Besides the customers, though, I don't think anyone else paid any attention to the closing.
Within a couple of blocks, there are at least three cafés, each one struggling to remain open, any of which could have likely scooped up the now-homeless customers who were looking for great coffee and a "third place" to hang out.
Instead, the biz owners seemed to presume the potential customers would naturally come their way, apparently by osmosis.
If they'd been paying attention, they'd have noticed the potential customers preferred high-quality coffee.
All three cafés still serve a beverage that on a good day might pass as a coffee substitute, but something no one would cross the street for.
If they'd been paying attention, they'd have noticed the potential customers preferred an upscale-ish environment.
All three cafés are hanging on to their "historical" (I'd call it worn out) decor and are airing either TV news or diner-oldies tunes.

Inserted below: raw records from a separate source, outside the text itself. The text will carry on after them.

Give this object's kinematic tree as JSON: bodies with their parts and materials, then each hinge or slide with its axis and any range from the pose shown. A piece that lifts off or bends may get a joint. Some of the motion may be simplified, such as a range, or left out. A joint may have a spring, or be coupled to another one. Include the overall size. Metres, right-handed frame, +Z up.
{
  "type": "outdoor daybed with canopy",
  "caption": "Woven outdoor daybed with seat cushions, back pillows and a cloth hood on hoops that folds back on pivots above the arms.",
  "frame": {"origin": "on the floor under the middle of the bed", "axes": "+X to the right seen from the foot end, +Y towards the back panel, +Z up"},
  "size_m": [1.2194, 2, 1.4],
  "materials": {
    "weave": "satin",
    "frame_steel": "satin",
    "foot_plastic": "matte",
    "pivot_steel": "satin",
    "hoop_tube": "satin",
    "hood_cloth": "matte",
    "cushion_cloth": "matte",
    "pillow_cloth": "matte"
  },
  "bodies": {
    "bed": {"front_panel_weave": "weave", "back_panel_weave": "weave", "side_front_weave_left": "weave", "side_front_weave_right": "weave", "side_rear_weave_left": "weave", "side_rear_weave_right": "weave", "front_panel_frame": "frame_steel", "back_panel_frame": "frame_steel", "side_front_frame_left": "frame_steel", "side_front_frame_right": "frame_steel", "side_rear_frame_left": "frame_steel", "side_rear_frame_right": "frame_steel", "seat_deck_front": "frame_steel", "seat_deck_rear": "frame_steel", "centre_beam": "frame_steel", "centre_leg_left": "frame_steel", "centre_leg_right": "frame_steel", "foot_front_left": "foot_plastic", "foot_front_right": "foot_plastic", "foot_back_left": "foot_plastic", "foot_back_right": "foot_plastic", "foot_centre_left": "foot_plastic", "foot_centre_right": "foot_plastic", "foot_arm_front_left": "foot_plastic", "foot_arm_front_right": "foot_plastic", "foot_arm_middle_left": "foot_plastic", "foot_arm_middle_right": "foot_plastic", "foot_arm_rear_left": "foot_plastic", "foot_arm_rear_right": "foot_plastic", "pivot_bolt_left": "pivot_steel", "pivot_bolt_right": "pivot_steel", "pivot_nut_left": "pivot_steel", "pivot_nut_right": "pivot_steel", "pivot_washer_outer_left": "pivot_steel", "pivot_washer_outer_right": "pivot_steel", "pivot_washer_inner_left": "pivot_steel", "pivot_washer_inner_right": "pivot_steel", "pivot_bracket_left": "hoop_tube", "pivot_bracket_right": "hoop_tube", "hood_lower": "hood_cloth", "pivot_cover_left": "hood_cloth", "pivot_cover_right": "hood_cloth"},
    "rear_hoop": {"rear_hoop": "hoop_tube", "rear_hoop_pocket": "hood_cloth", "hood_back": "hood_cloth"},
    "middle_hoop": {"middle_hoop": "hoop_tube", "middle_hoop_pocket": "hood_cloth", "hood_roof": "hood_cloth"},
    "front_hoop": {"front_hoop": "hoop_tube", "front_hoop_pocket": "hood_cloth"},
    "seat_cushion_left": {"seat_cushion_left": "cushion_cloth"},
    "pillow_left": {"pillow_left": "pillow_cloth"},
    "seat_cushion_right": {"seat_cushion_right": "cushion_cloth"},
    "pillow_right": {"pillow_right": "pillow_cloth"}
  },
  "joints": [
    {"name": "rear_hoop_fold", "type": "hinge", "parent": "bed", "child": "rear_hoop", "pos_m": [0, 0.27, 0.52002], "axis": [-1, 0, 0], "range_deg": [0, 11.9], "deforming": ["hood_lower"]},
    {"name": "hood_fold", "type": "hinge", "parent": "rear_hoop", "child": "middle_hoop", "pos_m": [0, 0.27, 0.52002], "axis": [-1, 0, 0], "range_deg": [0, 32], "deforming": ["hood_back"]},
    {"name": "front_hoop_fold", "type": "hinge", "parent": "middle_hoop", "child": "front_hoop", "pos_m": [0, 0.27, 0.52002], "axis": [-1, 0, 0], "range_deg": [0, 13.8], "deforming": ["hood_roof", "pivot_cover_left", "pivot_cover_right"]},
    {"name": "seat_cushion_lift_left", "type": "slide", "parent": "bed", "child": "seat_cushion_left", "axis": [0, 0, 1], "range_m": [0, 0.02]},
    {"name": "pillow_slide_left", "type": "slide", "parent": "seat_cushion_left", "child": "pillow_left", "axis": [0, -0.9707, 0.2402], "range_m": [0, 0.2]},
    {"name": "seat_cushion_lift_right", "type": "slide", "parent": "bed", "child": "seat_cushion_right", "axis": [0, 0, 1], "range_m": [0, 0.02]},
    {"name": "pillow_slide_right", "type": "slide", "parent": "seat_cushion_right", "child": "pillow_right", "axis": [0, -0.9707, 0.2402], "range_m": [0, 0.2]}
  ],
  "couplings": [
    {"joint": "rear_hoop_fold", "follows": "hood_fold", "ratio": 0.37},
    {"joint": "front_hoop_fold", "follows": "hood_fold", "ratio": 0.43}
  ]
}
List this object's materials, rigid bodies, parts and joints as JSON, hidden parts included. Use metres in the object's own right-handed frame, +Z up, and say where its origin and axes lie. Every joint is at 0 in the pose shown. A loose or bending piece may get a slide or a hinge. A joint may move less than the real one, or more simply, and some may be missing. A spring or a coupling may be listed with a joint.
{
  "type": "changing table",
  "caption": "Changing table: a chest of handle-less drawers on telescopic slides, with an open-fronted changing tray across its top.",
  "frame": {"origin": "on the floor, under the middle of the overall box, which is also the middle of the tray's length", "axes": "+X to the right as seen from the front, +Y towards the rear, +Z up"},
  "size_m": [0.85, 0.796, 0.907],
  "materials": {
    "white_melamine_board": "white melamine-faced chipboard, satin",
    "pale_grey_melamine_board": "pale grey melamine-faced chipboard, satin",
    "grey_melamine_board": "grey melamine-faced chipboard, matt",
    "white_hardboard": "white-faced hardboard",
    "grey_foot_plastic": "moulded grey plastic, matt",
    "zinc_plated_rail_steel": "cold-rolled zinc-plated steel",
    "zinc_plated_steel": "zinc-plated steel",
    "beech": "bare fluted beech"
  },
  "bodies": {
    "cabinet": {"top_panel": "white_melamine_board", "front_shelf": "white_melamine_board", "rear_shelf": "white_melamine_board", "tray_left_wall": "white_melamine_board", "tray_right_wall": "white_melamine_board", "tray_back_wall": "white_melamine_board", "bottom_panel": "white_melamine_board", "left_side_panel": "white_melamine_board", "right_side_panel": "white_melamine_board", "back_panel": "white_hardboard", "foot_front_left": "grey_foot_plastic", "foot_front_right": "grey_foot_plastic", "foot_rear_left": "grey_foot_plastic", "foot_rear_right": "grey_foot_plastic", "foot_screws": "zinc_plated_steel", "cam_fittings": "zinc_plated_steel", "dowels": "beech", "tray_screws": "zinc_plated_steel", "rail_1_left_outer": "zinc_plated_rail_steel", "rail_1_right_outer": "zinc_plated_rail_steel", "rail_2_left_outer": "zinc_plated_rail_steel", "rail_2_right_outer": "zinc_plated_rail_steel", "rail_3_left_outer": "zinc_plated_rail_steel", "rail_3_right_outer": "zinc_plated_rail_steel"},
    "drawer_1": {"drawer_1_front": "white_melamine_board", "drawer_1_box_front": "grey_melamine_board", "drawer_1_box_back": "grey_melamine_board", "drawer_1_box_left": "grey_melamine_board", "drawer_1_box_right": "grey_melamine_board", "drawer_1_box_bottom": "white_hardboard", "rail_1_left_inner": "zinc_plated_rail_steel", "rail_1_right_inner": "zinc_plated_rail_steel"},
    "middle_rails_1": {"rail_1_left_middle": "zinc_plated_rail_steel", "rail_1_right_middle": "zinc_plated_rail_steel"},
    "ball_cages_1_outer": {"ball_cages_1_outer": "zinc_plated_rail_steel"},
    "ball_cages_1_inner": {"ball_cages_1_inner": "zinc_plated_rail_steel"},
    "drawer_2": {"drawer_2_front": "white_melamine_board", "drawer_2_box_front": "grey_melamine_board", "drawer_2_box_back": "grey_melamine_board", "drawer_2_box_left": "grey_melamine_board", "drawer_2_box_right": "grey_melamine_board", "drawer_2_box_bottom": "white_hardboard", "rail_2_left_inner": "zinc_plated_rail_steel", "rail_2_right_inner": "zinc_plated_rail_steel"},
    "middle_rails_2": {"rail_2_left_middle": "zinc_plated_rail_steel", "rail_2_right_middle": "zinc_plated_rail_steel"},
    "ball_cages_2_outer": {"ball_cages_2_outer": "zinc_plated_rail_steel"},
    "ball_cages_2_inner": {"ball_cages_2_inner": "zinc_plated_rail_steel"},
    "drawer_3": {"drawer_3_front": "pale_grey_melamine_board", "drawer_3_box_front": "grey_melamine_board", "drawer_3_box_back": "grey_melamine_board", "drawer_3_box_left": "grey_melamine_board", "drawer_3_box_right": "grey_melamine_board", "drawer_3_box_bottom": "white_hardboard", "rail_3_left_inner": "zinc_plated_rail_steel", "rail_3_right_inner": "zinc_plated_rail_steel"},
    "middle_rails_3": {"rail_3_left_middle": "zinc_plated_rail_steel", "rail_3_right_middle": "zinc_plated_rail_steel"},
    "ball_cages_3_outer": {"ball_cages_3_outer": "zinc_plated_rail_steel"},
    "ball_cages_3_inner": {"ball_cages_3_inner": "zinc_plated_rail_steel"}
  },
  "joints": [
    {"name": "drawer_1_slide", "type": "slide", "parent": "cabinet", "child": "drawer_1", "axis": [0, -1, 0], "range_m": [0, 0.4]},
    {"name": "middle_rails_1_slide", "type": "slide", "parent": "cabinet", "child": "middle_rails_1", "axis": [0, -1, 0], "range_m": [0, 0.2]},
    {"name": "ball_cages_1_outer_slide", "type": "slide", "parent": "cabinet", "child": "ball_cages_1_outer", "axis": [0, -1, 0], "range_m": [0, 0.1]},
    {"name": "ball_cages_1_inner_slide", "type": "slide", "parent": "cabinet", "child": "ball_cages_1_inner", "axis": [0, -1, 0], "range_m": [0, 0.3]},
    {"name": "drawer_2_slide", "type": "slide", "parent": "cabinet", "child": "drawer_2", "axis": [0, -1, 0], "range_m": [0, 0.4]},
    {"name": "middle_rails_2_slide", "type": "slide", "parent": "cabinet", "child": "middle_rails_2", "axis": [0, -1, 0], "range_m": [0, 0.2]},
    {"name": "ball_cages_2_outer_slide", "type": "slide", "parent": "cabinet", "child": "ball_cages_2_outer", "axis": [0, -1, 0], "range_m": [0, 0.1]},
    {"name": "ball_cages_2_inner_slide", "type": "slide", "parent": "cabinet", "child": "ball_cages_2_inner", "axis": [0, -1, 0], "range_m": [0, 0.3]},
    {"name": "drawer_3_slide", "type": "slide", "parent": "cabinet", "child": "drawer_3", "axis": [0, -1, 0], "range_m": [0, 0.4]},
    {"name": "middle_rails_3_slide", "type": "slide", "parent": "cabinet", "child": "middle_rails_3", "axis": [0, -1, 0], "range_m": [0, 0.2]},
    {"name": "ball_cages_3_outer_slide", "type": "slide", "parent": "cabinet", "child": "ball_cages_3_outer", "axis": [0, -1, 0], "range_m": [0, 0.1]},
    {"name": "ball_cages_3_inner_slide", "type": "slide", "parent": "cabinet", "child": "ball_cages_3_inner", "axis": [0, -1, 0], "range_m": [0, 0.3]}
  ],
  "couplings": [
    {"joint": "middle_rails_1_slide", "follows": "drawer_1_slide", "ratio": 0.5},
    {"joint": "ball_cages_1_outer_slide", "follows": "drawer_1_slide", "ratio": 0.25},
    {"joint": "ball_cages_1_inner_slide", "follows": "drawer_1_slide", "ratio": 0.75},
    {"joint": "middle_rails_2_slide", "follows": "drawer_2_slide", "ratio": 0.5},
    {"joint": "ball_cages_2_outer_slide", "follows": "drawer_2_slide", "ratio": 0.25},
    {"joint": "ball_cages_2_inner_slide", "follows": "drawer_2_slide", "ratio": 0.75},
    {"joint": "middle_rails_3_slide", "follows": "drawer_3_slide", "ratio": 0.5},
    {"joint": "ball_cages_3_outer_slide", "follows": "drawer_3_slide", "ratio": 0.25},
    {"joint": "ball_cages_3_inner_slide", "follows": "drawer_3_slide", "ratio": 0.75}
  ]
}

If they'd been paying attention, they'd have noticed the potential customers preferred high-speed internet access and plentiful power outlets to plug into.
All three cafés have limited or no internet access and well-hidden outlets that are scarce.
Too often, leaders and business owners are so invested in keeping their own niche floating, they don't poke their heads out of the box to see what's going on around them. With some effort, any of the three cafés could have become the new hang-out for these mostly-millennial customers.
But apparently, no one was paying attention.